MASSACHUSETTS IS NOT THE ONLY STATE TO CREDIT THIS ARGUMENT
The Massachusetts Superior Court is not the first court (and will not be the last) to grapple with the concept of frustration of purpose—as well as the related principles of impossibility and impracticability—relating to breach of lease actions in the wake of the COVID-19 pandemic.
For example, at the end of 2020, the New York Supreme Court heard a tenant’s argument that its performance of a lease (i.e., rent payments) was excused under various doctrines, including frustration of purpose. The tenant argued that its “primary services involve[d] managing and consulting for a group of restaurants and the shutdown of restaurants renders its business model unprofitable.”8 The Court rejected this argument on 3 December, 2020, distinguishing it from the hypothetical case “where the office space leased was destroyed or where a tenant rented a unique space for a specific purpose that can no longer serve that function.”9
While this decision coming from the Supreme Court of the State of New York rejected the tenant’s defense to lease performance rooted in frustration of purpose, it may signal New York courts’ willingness to acknowledge the application of frustration of purpose where the facts dictate.10 It remains to be seen whether the Court’s decision would have been different for restaurant or retailer tenants “where the tenant rented a unique space for a specific purpose that can no longer serve that function,” such as was the case in Caffé Nero discussed above.
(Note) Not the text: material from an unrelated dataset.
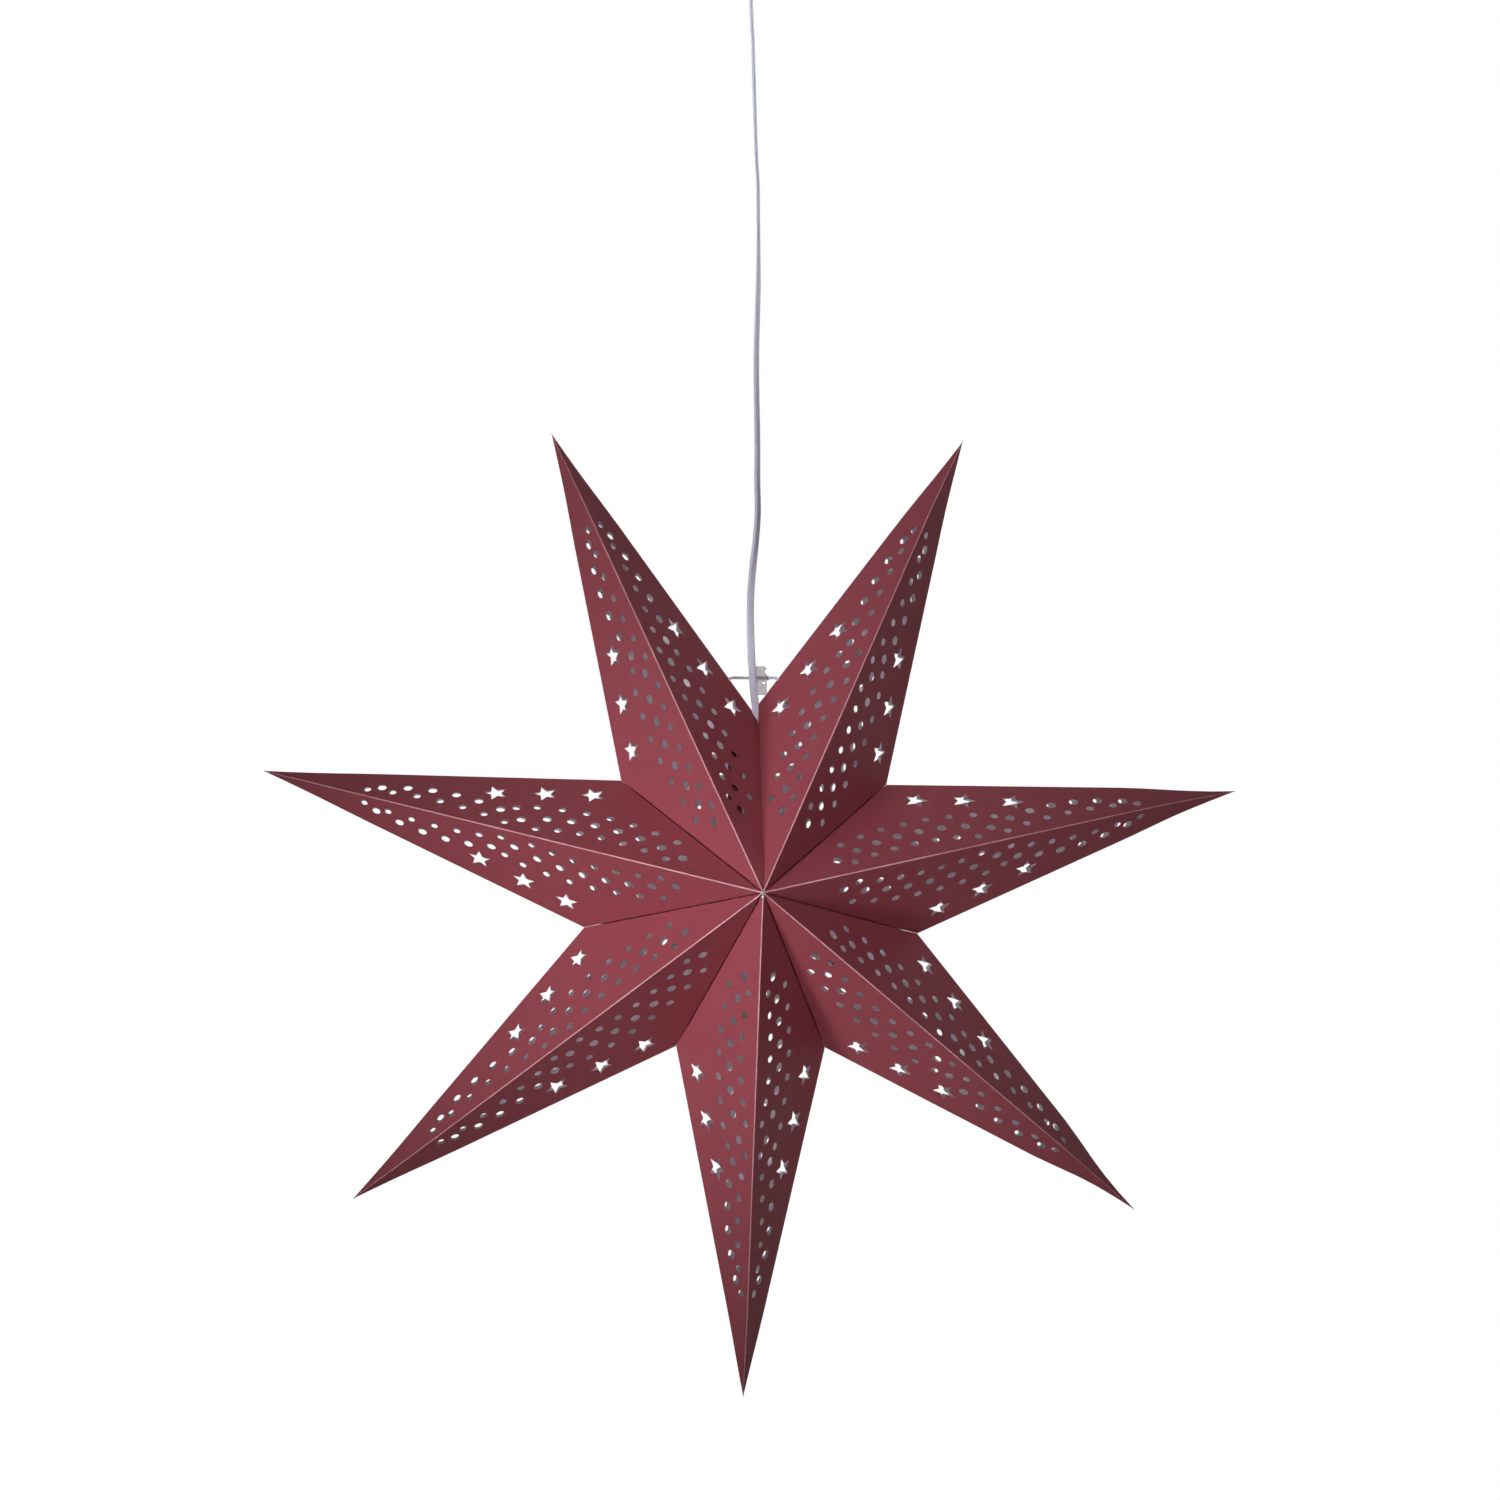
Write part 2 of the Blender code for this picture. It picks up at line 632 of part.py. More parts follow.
def make_bulb(lamp, top, glass, brass, steel):
    """The bulb's contact button, screw cap and glass, under the tongue."""
    button_bottom = top - BULB_BUTTON_HEIGHT
    button = [
        (0.0, top), (BULB_BUTTON_RADIUS, top),
        (BULB_BUTTON_RADIUS, button_bottom), (0.0, button_bottom),
    ]
    turned("bulb_contact", button, lamp, steel, steps=16)
    cap_top = button_bottom - CLEARANCE
    cap_bottom = cap_top - BULB_CAP_LENGTH
    cap = [
        (0.0, cap_top), (BULB_BUTTON_RADIUS + BULB_CAP_TAPER / 2, cap_top),
        (BULB_CAP_RADIUS, cap_top - BULB_CAP_TAPER), (BULB_CAP_RADIUS, cap_bottom), (0.0, cap_bottom),
    ]
    turned("bulb_cap", cap, lamp, brass)
    outside = glass_wall(cap_bottom - CLEARANCE, 0.0)
    inside = glass_wall(cap_bottom - CLEARANCE, GLASS_WALL)
    turned("bulb_glass", inside[::-1] + outside, lamp, glass, steps=FINE_STEPS)


def glass_wall(neck_top, inset):
    """The bulb's glass from its open neck down to its lowest point, inset by a wall."""
    centre = neck_top - GLASS_NECK_LENGTH
    reach = GLASS_RADIUS - inset
    meet = math.radians(GLASS_MEETING_TURN)
    wall = []
    for wide, down in GLASS_NECK_SHARES:
        wall.append((BULB_CAP_RADIUS * wide - inset, neck_top - GLASS_NECK_LENGTH * down))
    for index in range(8):
        turn = meet + (math.pi - meet) * index / 8
        wall.append((reach * math.sin(turn), centre + reach * math.cos(turn)))
    wall.append((0.0, centre - reach))
    return wall


def cup_radius():
    """The cup's outer radius: its wall clears the corners of the bracket's ears."""
    return math.hypot(BRACKET_SPAN / 2, BRACKET_WIDTH / 2) + CLEARANCE + CUP_WALL


def make_bracket(root, steel):
    """The steel strap under the ceiling, its two ears turned down."""
    half = BRACKET_SPAN / 2
    inner = half - BRACKET_THICKNESS
    outline = [
        (-half, 0.0), (-half, -BRACKET_EAR), (-inner, -BRACKET_EAR), (-inner, -BRACKET_THICKNESS),
        (inner, -BRACKET_THICKNESS), (inner, -BRACKET_EAR), (half, -BRACKET_EAR), (half, 0.0),
    ]
    mesh = flat_mesh("ceiling_bracket", [outline], BRACKET_WIDTH / 2)
    bracket = place("ceiling_bracket", mesh, root, steel, turn=(math.pi / 2, 0.0, 0.0))
    reach = 2 * BRACKET_THICKNESS
    for label, across in (("left", -BRACKET_HOLE_SHIFT), ("right", BRACKET_HOLE_SHIFT)):
        ends = [Vector((across, 0.0, reach)), Vector((across, 0.0, -reach))]
        cut(bracket, drilled(f"fixing_hole_{label}", ends, BRACKET_HOLE_RADIUS, root))
    ends = [Vector((side * half * 2, 0.0, -CUP_SCREW_DROP)) for side in (-1, 1)]
    cut(bracket, drilled("ear_holes", ends, CUP_SCREW_RADIUS + CLEARANCE, root))
    return bracket


def drilled(name, ends, radius, parent):
    """A straight drill between two points."""
    return place(name, solid_from_curve(name, tube_curve(name, ends, radius)), parent)


def make_cup(root, plastic, steel):
    """The ceiling cup and the two screws that hold it to the bracket's ears."""
    outer = cup_radius()
    bottom = -CUP_HEIGHT
    hole = GRIP_TUBE_RADIUS + CLEARANCE
    arc = [math.pi / 2 * index / 5 for index in range(6)]
    bend = outer - CUP_BEND_RADIUS
    inner_bend = CUP_BEND_RADIUS - CUP_WALL
    outside = [(bend + CUP_BEND_RADIUS * math.cos(a),
                bottom + CUP_BEND_RADIUS - CUP_BEND_RADIUS * math.sin(a)) for a in arc]
    inside = [(bend + inner_bend * math.cos(a),
               bottom + CUP_BEND_RADIUS - inner_bend * math.sin(a)) for a in reversed(arc)]
    profile = [
        (outer, -CLEARANCE), *outside, (hole, bottom), (hole, bottom + CUP_WALL),
        *inside, (outer - CUP_WALL, -CLEARANCE),
    ]
    cup = turned("ceiling_cup", profile, root, plastic, closed=True, steps=FINE_STEPS)
    ends = [Vector((side * 2 * outer, 0.0, -CUP_SCREW_DROP)) for side in (-1, 1)]
    cut(cup, drilled("cup_holes", ends, CUP_SCREW_RADIUS + CLEARANCE, root))
    for label, side in (("left", -1), ("right", 1)):
        seat = outer + CLEARANCE
        end = BRACKET_SPAN / 2 - BRACKET_THICKNESS - CUP_SCREW_END
        screw = [
            (0.0, CUP_SCREW_HEAD_THICKNESS), (CUP_SCREW_HEAD_RADIUS, CUP_SCREW_HEAD_THICKNESS),
            (CUP_SCREW_HEAD_RADIUS, 0.0), (CUP_SCREW_RADIUS, 0.0),
            (CUP_SCREW_RADIUS, end - seat), (0.0, end - seat),
        ]
        turned(f"cup_screw_{label}", screw, root, steel, (side * seat, 0.0, -CUP_SCREW_DROP),
               (0.0, side * math.pi / 2, 0.0), steps=16)


def make_grip(root, plastic):
    """The cord grip through the cup's bottom, and its nut inside."""
    flange_top = -CUP_HEIGHT - CLEARANCE
    flange_bottom = flange_top - GRIP_FLANGE_THICKNESS
    tube_top = flange_top + GRIP_TUBE_LENGTH
    bore = CORD_RADIUS + CLEARANCE
    grip = [
        (GRIP_TUBE_RADIUS, tube_top), (GRIP_TUBE_RADIUS, flange_top),
        (GRIP_FLANGE_RADIUS, flange_top), (GRIP_FLANGE_RADIUS, flange_bottom),
        (GRIP_MOUTH_RADIUS, flange_bottom), (bore, flange_bottom + GRIP_MOUTH_LENGTH), (bore, tube_top),
    ]
    turned("cord_grip", grip, root, plastic, closed=True)
    nut_bottom = -CUP_HEIGHT + CUP_WALL + CLEARANCE
    nut_top = nut_bottom + NUT_THICKNESS
    nut_bore = GRIP_TUBE_RADIUS + CLEARANCE
    nut = [(NUT_RADIUS, nut_top), (NUT_RADIUS, nut_bottom), (nut_bore, nut_bottom), (nut_bore, nut_top)]
    turned("grip_nut", nut, root, plastic, closed=True, steps=6 * 4)


def make_terminal_block(root, plastic):
    """The terminal block under the bracket, where the supply meets the cord."""
    mesh = bpy.data.meshes.new("terminal_block")
    shape = bmesh.new()
    bmesh.ops.create_cube(shape, size=1.0)
    bmesh.ops.scale(shape, vec=(BLOCK_LENGTH, BLOCK_WIDTH, BLOCK_HEIGHT), verts=shape.verts)
    shape.to_mesh(mesh)
    shape.free()
    middle = -(BRACKET_THICKNESS + CLEARANCE + BLOCK_HEIGHT / 2)
    block = place("terminal_block", mesh, root, plastic, (0.0, 0.0, middle))
    bevel = block.modifiers.new("edges", "BEVEL")
    bevel.width = BLOCK_BEVEL
    bevel.segments = 1


def make_cord_tail(root, look):
    """The cord's fixed end inside the cup, from the terminal block to the neck."""
    top = -(BRACKET_THICKNESS + BLOCK_HEIGHT + 2 * CLEARANCE)
    bottom = pivot_height() + CORD_RADIUS + CLEARANCE
    points = smooth_route([Vector((0.0, 0.0, top)), Vector((0.0, 0.0, bottom))], CORD_POINT_STEP)
    place("cord_tail", tube_curve("cord_tail", points, CORD_RADIUS), root, look)


def build():
    """Make the whole lantern."""
    card = material("card_red", CARD_RED, 0.62)
    pvc = material("pvc_white", PVC_WHITE, 0.45)
    clear = material("clip_plastic", CLEAR_PLASTIC, 0.25)
    white = material("holder_plastic", HOLDER_WHITE, 0.40)
    opal = material("opal_glass", GLASS_OPAL, 0.15)
    steel = material("steel", STEEL_GREY, 0.35, 1.0)
    brass = material("brass", BRASS_YELLOW, 0.30, 1.0)

    root = marker("ceiling_origin", (0.0, 0.0, 0.0))
    make_bracket(root, steel)
    make_cup(root, white, steel)
    make_grip(root, white)
    make_terminal_block(root, white)
    make_cord_tail(root, pvc)

    swing = marker("swing_pivot", (0.0, 0.0, pivot_height()), root)
    centre = marker("star_centre", (STAR_SHIFT, 0.0, -STAR_DROP), root)
    lamp = marker("lamp_axis", (HOLDER_SHIFT, 0.0, 0.0), centre)
    cord = make_cord(centre, swing, pvc)
    rays = [make_ray(index, centre, card) for index in range(len(RAY_NAMES))]
    for ray in rays[:2]:
        low = NOTCH_RADIUS - CORD_CUT_RADIUS - CORD_POINT_STEP
        high = NOTCH_RADIUS * TOP_SEAM_REACH_SHARE + 2 * CORD_POINT_STEP
        cut(ray, cord_cutter(ray.name + "_cord_room", cord, CORD_CUT_RADIUS, low, high, centre))
    wire = make_wire(centre, rays, pvc)
    make_clip(centre, cord, wire, clear)
    bulb_top = make_lampholder(lamp, white, brass)
    make_bulb(lamp, bulb_top, opal, brass, steel)
    bpy.context.view_layer.update()


build()
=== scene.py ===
"""A seven-pointed paper star lantern on its cord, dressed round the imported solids.

Metres, +Z up, the ceiling at height 0. The star's front looks along -Y.
"""
import math

import bmesh
import bpy
from mathutils import Matrix, Vector, noise


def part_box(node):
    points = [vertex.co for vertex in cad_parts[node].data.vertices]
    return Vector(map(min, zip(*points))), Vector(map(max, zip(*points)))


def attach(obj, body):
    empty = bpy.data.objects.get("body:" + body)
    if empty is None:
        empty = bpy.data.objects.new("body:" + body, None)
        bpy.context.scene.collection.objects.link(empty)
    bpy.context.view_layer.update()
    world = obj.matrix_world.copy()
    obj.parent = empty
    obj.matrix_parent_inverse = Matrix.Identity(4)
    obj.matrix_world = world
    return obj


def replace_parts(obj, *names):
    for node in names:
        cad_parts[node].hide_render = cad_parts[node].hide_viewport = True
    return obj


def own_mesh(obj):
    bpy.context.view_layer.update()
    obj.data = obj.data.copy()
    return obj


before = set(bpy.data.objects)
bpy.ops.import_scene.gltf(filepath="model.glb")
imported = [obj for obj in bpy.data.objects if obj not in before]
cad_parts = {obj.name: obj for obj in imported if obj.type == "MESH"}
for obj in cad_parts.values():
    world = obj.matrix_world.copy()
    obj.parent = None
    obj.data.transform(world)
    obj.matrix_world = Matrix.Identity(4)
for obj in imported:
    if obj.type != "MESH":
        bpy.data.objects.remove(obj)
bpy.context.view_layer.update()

MM = 0.001
UP = Vector((0.0, 0.0, 1.0))

# The star's own sizes, in metres, which the card solids share
STAR_CENTRE = Vector((0.0022, 0.0, -0.640))
STAR_RADIUS = 0.324
NOTCH_RADIUS = 0.1113
STAR_HALF_DEPTH = 0.0972

# Card and seams as the photograph shows them; the solids have 0.5 mm card and 0.4 mm seams
CARD_THICKNESS = 0.30 * MM
SEAM_GAP = 1.0 * MM
# How far the seams stand open, by the share of the way from the peak to the notch
SEAM_OPENING = ((0.0, 0.6), (0.1, 1.0), (0.85, 1.0), (0.97, 0.3), (1.0, 0.2))

RAY_NAMES = ("ray_1", "ray_2", "ray_3", "ray_4", "ray_5", "ray_6", "ray_7")
RAY_BODIES = (
    "pendant", "second_ray", "third_ray", "fourth_ray", "fifth_ray", "sixth_ray", "seventh_ray",
)

# Turns are in degrees, clockwise from straight up, and reaches are shares of the two radii;
# four of the tips reach a little more or less far than in the solids
TIP_TURNS = (-23.71, 24.75, 77.94, 129.55, 181.0, 232.53, 283.9)
TIP_REACH_SHARES = (0.998, 0.996, 0.994, 1.0, 1.008, 1.002, 1.0015)
NOTCH_TURNS = (1.45, 51.15, 104.06, 155.13, 206.65, 258.27, 310.2)
NOTCH_REACH_SHARES = (1.01, 0.998, 0.988, 0.995, 0.998, 1.002, 1.004)
TOP_SEAM_TURN = 1.6
TOP_SEAM_REACH_SHARE = 1.093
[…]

While several landlord-tenants have successfully navigated lease modifications during the COVID-19 pandemic, other restaurants, retailers, and tenants face ongoing negotiations with landlords seeking to enforce rent obligations or evict tenants over missed payments during the height of the pandemic. Ultimately, commercial landlords and tenants in Massachusetts, other states across the United States, and even certain countries around the globe must be aware of how the doctrine of frustration of purpose and similar legal concepts may affect their rights and obligations when it comes to commercial leases in the wake of COVID-19. The Caffé Nero decision—and an increasing number of cases across the country—may offer commercial tenants leverage in ongoing negotiations with landlords where they have struggled to meet their rent obligations. However, landlords are not defenseless, as courts are only willing to apply frustration of purpose where the language of and facts surrounding the lease dictate. Ultimately, restaurants, retailers, and commercial tenants and landlords generally must carefully consider and monitor the latest court decisions affecting their legal rights and obligations in ongoing lease negotiations.
1 UMNV 205-207 Newbury, LLC v. Caffé Nero Americas Inc., C.A. No. 2084CV01493-BLS2, at *1 (Mass. Super. Feb. 16, 2021) (Memorandum and Order on Plaintiff’s Motion for Partial Summary Judgment).
2 Id. at 2.
4 Id. at 7.
5 Id. at 5 (citing Chase Precast Corp. v. John J. Paonessa Co., Inc., 409 Mass. 371, 374 (1991)).
6 Id. (citing R & F Fin. Servs., LLC v. Cudd Pressure Control, Inc., C.A. No. 20190287, 2021 WL 99733, at *4–5 (N.D.Jan. 12, 2021); Restatement (Second) of Contracts § 265, comment a, illustration 4 (1981)).
7 Caffé Nero, C.A. No. 2084CV01493-BLS2, at *7.
8 140 Broadway LLC v. Bold Food, LLC, Index No. 652674/2020, NYSCEF Doc. No. 30, at 2 (N.Y. Sup. Ct.).
9 Id. at 3.
10 Id. (“To be clear, the Court takes no position on what circumstances might permit the implication of a frustration of purpose doctrine under a generic office lease.”).